Effect of Spatial Proximity and Human Thermal Plume on the Design of a DIY Human-Centered Thermohygrometric Monitoring System

Abstract

Wearable devices have been introduced for research purposes and especially for environmental monitoring, with the aim of collecting large amounts of data. In a previous study, we addressed the measurement reliability of low-cost thermohygrometers. In this study, we aim to find out how human thermal plume could affect the measurement performance of thermohygrometers. For this purpose, we used a Do-It-Yourself device that can be easily replicated. It consists of 10 iButtons with 3D-printed brackets to position them at different distances from the body. The device was attached to the user’s belt in a seated position. We considered two scenarios: a summer scenario with an air temperature of 28 °C and a clothing thermal resistance of 0.5 clo and an autumn scenario with an air temperature of 21 °C and a clothing thermal resistance of 1.0 clo.

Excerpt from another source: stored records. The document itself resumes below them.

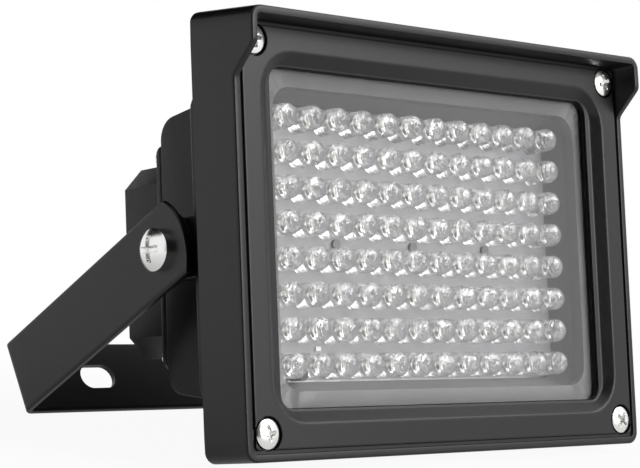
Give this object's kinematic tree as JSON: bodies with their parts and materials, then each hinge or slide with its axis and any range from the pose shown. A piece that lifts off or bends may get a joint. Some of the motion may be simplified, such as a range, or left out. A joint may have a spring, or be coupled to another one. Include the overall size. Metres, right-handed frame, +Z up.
{
  "type": "infrared illuminator",
  "caption": "Rectangular infrared lamp: a hooded cast bezel with a glass window over a grid of domed emitters, a stepped rear housing and a tilting U-bracket.",
  "frame": {"origin": "middle of the bounding box, on the surface that the lamp stands on", "axes": "+X to the lamp's right as seen from its front, +Y from the front to the back, +Z up; the face leans back and looks a little upwards"},
  "size_m": [0.172, 0.1362, 0.1311],
  "materials": {
    "bezel_coat": "satin black powder coat on die-cast aluminium",
    "housing_coat": "satin black powder coat on die-cast aluminium",
    "bracket_coat": "satin black powder coat on folded steel",
    "seal_rubber": "matt black silicone rubber",
    "window_glass": "clear toughened glass",
    "frame_grey": "matt grey moulded plastic",
    "tray_white": "matt light grey moulded plastic",
    "board_white": "white solder mask on circuit board",
    "led_epoxy": "clear epoxy lens",
    "sensor_dark": "dark translucent resin",
    "chip_ceramic": "white ceramic chip with tinned ends",
    "screw_dark": "blackened steel",
    "screw_steel": "polished stainless steel",
    "spreader_aluminium": "plain aluminium sheet",
    "board_green": "green solder mask on circuit board",
    "pillar_brass": "turned brass",
    "capacitor_can": "sleeved aluminium can",
    "coil_ferrite": "wound ferrite ring",
    "block_green": "green polyamide",
    "gland_nylon": "black polyamide"
  },
  "bodies": {
    "head": {"front_bezel": "bezel_coat", "rear_housing": "housing_coat", "rear_cover": "housing_coat", "front_seal": "seal_rubber", "housing_gasket": "seal_rubber", "cover_gasket": "seal_rubber", "gland_seal": "seal_rubber", "pivot_washers": "seal_rubber", "glass_window": "window_glass", "inner_frame": "frame_grey", "led_tray": "tray_white", "led_board": "board_white", "led_array": "led_epoxy", "light_sensor": "sensor_dark", "board_chip": "chip_ceramic", "board_screws": "screw_dark", "bezel_screws": "screw_steel", "pivot_bolts": "screw_steel", "cover_screws": "screw_steel", "spreader_screws": "screw_steel", "driver_screws": "screw_steel", "heat_spreader": "spreader_aluminium", "driver_board": "board_green", "driver_pillars": "pillar_brass", "driver_capacitors": "capacitor_can", "driver_coil": "coil_ferrite", "terminal_block": "block_green", "gland_body": "gland_nylon", "gland_lock_nut": "gland_nylon", "gland_cap": "gland_nylon"},
    "bracket": {"u_bracket": "bracket_coat"}
  },
  "joints": [
    {"name": "bracket_tilt", "type": "hinge", "parent": "head", "child": "bracket", "pos_m": [0, -0.00953, 0.05829], "axis": [1, 0, 0], "range_deg": [-75, 124]}
  ]
}
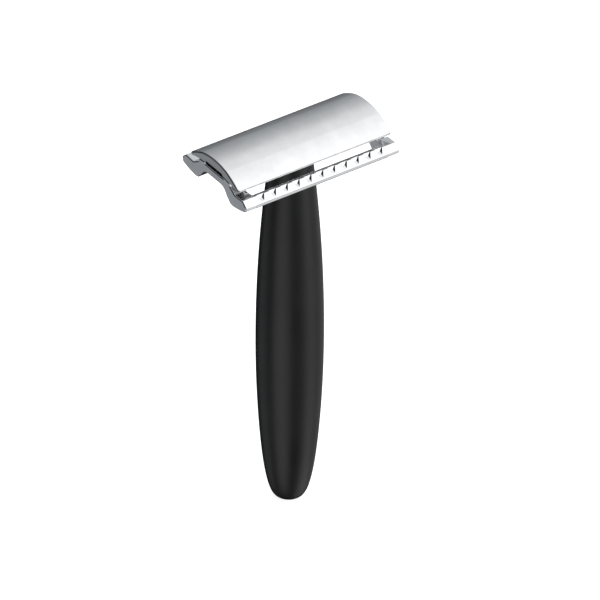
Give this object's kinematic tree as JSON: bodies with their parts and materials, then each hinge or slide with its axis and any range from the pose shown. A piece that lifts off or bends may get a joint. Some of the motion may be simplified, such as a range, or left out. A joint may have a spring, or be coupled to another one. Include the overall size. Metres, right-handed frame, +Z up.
{
  "type": "safety razor",
  "caption": "Three-piece double-edge safety razor without its blade: creased metal cap, scalloped closed-comb base plate and a round tapered black handle that unscrews.",
  "frame": {"origin": "on the handle's axis, at the seat where the handle's top meets the underside of the base plate", "axes": "+Z up along the handle's axis through the cap, +X along the length of the head, +Y across it from one guard bar to the other"},
  "size_m": [0.043, 0.026, 0.1031],
  "materials": {
    "cap_metal": "satin chrome",
    "plate_metal": "bright satin chrome",
    "stud_steel": "machined steel",
    "pin_metal": "satin chrome",
    "handle_black": "smooth satin black",
    "insert_brass": "machined brass"
  },
  "bodies": {
    "handle": {"handle_grip": "handle_black", "threaded_insert": "insert_brass"},
    "plate": {"base_plate": "plate_metal"},
    "cap": {"top_cap": "cap_metal", "threaded_stud": "stud_steel", "guide_pin_left": "pin_metal", "guide_pin_right": "pin_metal"}
  },
  "joints": [
    {"name": "head_unscrew", "type": "hinge", "parent": "handle", "child": "plate", "pos_m": [0, 0, 0], "axis": [0, 0, 1], "range_deg": [0, 3240]},
    {"name": "cap_lift", "type": "slide", "parent": "plate", "child": "cap", "axis": [0, 0, 1], "range_m": [0, 0.0073]}
  ],
  "couplings": [
    {"joint": "cap_lift", "follows": "head_unscrew", "m_per_rad": 0.00012732}
  ]
}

The results show that the proximity of the measurement station to the body significantly affects the accuracy of the measurements and should be considered when developing new wearable devices to assess thermal comfort. Therefore, we recommend that at least two thermohygrometers be considered in the development of a new wearable device if it is to be worn on a belt, with one positioned as close to the body as possible and the other at least 8 cm away, to determine if and how the standard thermal comfort assessment differs from the user’s personal perception and whether spatial proximity might also play a role.